With salary increases on the table, Owens said that teachers have to deserve it to receive a raise.

“If we’re going to give teachers a raise, which I firmly believe they deserve … there ought to be a connection to how well they perform to the raise you get,” Owens said. “I don’t think there’s anything wrong with rewarding really, really good teachers and holding those who are not meeting standards to account. I don’t think that the union is concerned with that type of system.”

While she understands what the teachers are fighting for, Katrina Adams, a mother of three, said if the union’s salary demands are met of a 5% raise annually for the first two years of the contract and 4% to 5% in the following years, she expects the students to reap the benefits.
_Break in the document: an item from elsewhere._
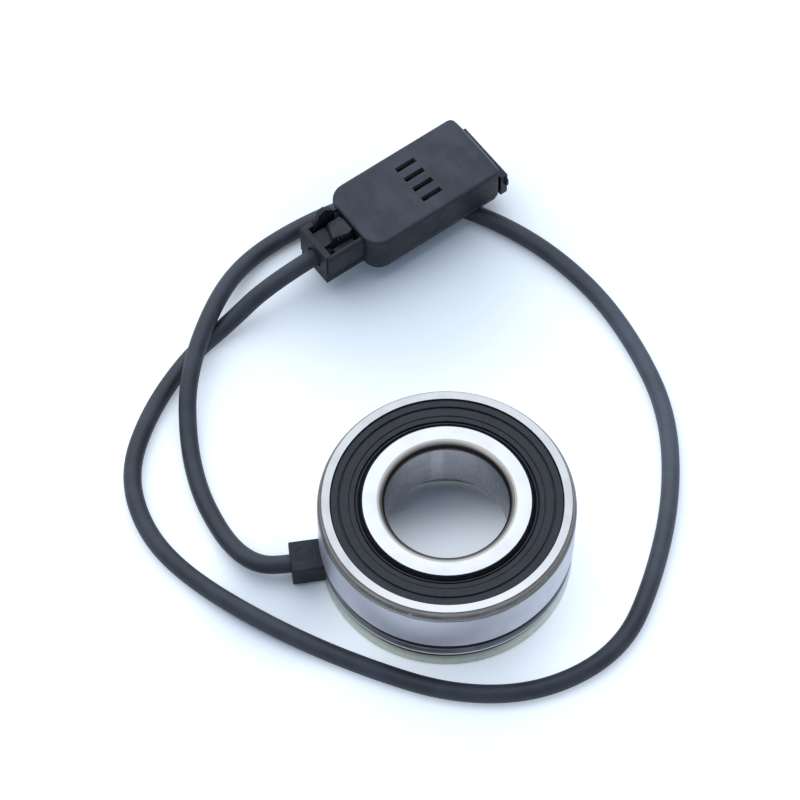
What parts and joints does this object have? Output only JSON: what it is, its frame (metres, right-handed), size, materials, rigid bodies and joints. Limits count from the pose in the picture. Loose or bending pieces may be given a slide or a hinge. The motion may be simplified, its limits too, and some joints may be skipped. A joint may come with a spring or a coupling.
{
  "type": "sensor bearing",
  "caption": "Sealed deep groove ball bearing with a speed sensor unit on one side, a radial cable exit, a free cable and a rectangular connector plug.",
  "frame": {"origin": "on the bearing's axis, in the flat underside of the sensor's steel cap", "axes": "+Z along the bearing's axis, from the sensor side to the seal side; the cable leaves the sensor along -X"},
  "size_m": [0.1157, 0.1338, 0.022],
  "materials": {
    "ring_steel": "ground hardened bearing steel, fine turned marks on the faces",
    "ball_steel": "polished bearing steel",
    "cage_steel": "pressed low carbon steel",
    "stiffener_steel": "pressed sheet steel",
    "seal_rubber": "matt black nitrile rubber",
    "cap_zinc": "zinc plated and passivated pressed sheet steel",
    "retainer_steel": "dark pressed steel",
    "carrier_steel": "pressed sheet steel",
    "magnet_compound": "rubber filled with magnetised ferrite",
    "sensor_plastic": "black glass filled nylon, lightly textured",
    "board_laminate": "green solder mask on glass laminate",
    "potting": "black potting resin",
    "chip_plastic": "black moulding compound",
    "cable_jacket": "matt black cable jacket",
    "core_insulation": "core insulation",
    "plug_plastic": "black moulded plastic with a fine texture",
    "insert_plastic": "black moulded plastic, smoother and darker than the shells",
    "contact_metal": "tinned brass"
  },
  "bodies": {
    "stator": {"outer_ring": "ring_steel", "seal_stiffener": "stiffener_steel", "seal_rubber": "seal_rubber", "sensor_body": "sensor_plastic", "sensor_cap": "cap_zinc", "retaining_ring": "retainer_steel", "circuit_board": "board_laminate", "potting_resin": "potting", "signal_chip": "chip_plastic", "board_components": "chip_plastic", "hall_sensor_1": "chip_plastic", "hall_sensor_2": "chip_plastic", "cable_exit_block": "sensor_plastic", "cable_root": "cable_jacket", "cable_cores": "core_insulation", "sensor_cable": "cable_jacket", "plug_cover": "plug_plastic", "plug_base": "plug_plastic", "cable_clamp": "plug_plastic", "cable_tail": "cable_jacket", "contact_carrier": "insert_plastic", "terminals": "contact_metal", "plug_cores": "core_insulation", "terminal_lock": "insert_plastic"},
    "rotor": {"inner_ring": "ring_steel", "impulse_ring_carrier": "carrier_steel", "magnet_ring": "magnet_compound"},
    "cage": {"cage_upper": "cage_steel", "cage_lower": "cage_steel", "cage_rivets": "cage_steel"},
    "ball_1": {"ball_1": "ball_steel"},
    "ball_2": {"ball_2": "ball_steel"},
    "ball_3": {"ball_3": "ball_steel"},
    "ball_4": {"ball_4": "ball_steel"},
    "ball_5": {"ball_5": "ball_steel"},
    "ball_6": {"ball_6": "ball_steel"},
    "ball_7": {"ball_7": "ball_steel"},
    "ball_8": {"ball_8": "ball_steel"},
    "ball_9": {"ball_9": "ball_steel"}
  },
  "joints": [
    {"name": "rotor_spin", "type": "hinge", "parent": "stator", "child": "rotor", "pos_m": [0, 0, 0.0145], "axis": [0, 0, 1], "continuous": true},
    {"name": "cage_spin", "type": "hinge", "parent": "stator", "child": "cage", "pos_m": [0, 0, 0.0145], "axis": [0, 0, 1], "continuous": true},
    {"name": "ball_1_roll", "type": "hinge", "parent": "cage", "child": "ball_1", "pos_m": [0.01925, 0, 0.0145], "axis": [0, 0, 1], "continuous": true},
    {"name": "ball_2_roll", "type": "hinge", "parent": "cage", "child": "ball_2", "pos_m": [0.01475, 0.01237, 0.0145], "axis": [0, 0, 1], "continuous": true},
    {"name": "ball_3_roll", "type": "hinge", "parent": "cage", "child": "ball_3", "pos_m": [0.00334, 0.01896, 0.0145], "axis": [0, 0, 1], "continuous": true},
    {"name": "ball_4_roll", "type": "hinge", "parent": "cage", "child": "ball_4", "pos_m": [-0.00962, 0.01667, 0.0145], "axis": [0, 0, 1], "continuous": true},
    {"name": "ball_5_roll", "type": "hinge", "parent": "cage", "child": "ball_5", "pos_m": [-0.01809, 0.00658, 0.0145], "axis": [0, 0, 1], "continuous": true},
    {"name": "ball_6_roll", "type": "hinge", "parent": "cage", "child": "ball_6", "pos_m": [-0.01809, -0.00658, 0.0145], "axis": [0, 0, 1], "continuous": true},
    {"name": "ball_7_roll", "type": "hinge", "parent": "cage", "child": "ball_7", "pos_m": [-0.00962, -0.01667, 0.0145], "axis": [0, 0, 1], "continuous": true},
    {"name": "ball_8_roll", "type": "hinge", "parent": "cage", "child": "ball_8", "pos_m": [0.00334, -0.01896, 0.0145], "axis": [0, 0, 1], "continuous": true},
    {"name": "ball_9_roll", "type": "hinge", "parent": "cage", "child": "ball_9", "pos_m": [0.01475, -0.01237, 0.0145], "axis": [0, 0, 1], "continuous": true}
  ],
  "couplings": [
    {"joint": "cage_spin", "follows": "rotor_spin", "ratio": 0.39691},
    {"joint": "ball_1_roll", "follows": "rotor_spin", "ratio": -2.322},
    {"joint": "ball_2_roll", "follows": "rotor_spin", "ratio": -2.322},
    {"joint": "ball_3_roll", "follows": "rotor_spin", "ratio": -2.322},
    {"joint": "ball_4_roll", "follows": "rotor_spin", "ratio": -2.322},
    {"joint": "ball_5_roll", "follows": "rotor_spin", "ratio": -2.322},
    {"joint": "ball_6_roll", "follows": "rotor_spin", "ratio": -2.322},
    {"joint": "ball_7_roll", "follows": "rotor_spin", "ratio": -2.322},
    {"joint": "ball_8_roll", "follows": "rotor_spin", "ratio": -2.322},
    {"joint": "ball_9_roll", "follows": "rotor_spin", "ratio": -2.322}
  ]
}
With higher compensation, academic test scores and student performance should improve as well, she said. “If you give (them) these raises … we can expect our kids to thrive … and expect more than 30% (of students) to be at grade level.”

Meanwhile, the University of Utah’s Han said data shows that there’s a strong correlation between teachers’ pay, teachers’ morale, and student performance. Teachers’ raises should be at the minimum in line with inflation and the rising cost of living, making a 4% annual raise “the minimum you should aim for,” she said. “It’s very reasonable to pay teachers more if the goal is to keep those teachers in the long term,” Han said. “We have a teacher shortage now and we’re going to have teacher shortages in the future.”

Yet, in recent months, Adams said she feels politics has taken over the district.

“I feel like politics is taking over our children having the best education (and) things just flowing smoothly in the school,” said Adams, adding that the students are the only ones suffering.

“Everything is about Pedro being fired …  about the CTU contract, but I don’t hear anybody talking about how 30% of the students are reading at grade level,” Adams said. “I don’t hear any talks about plans on bringing them up academically, plans on preparing them to thrive for the future. That has just been put on a back burner … and that’s not fair.”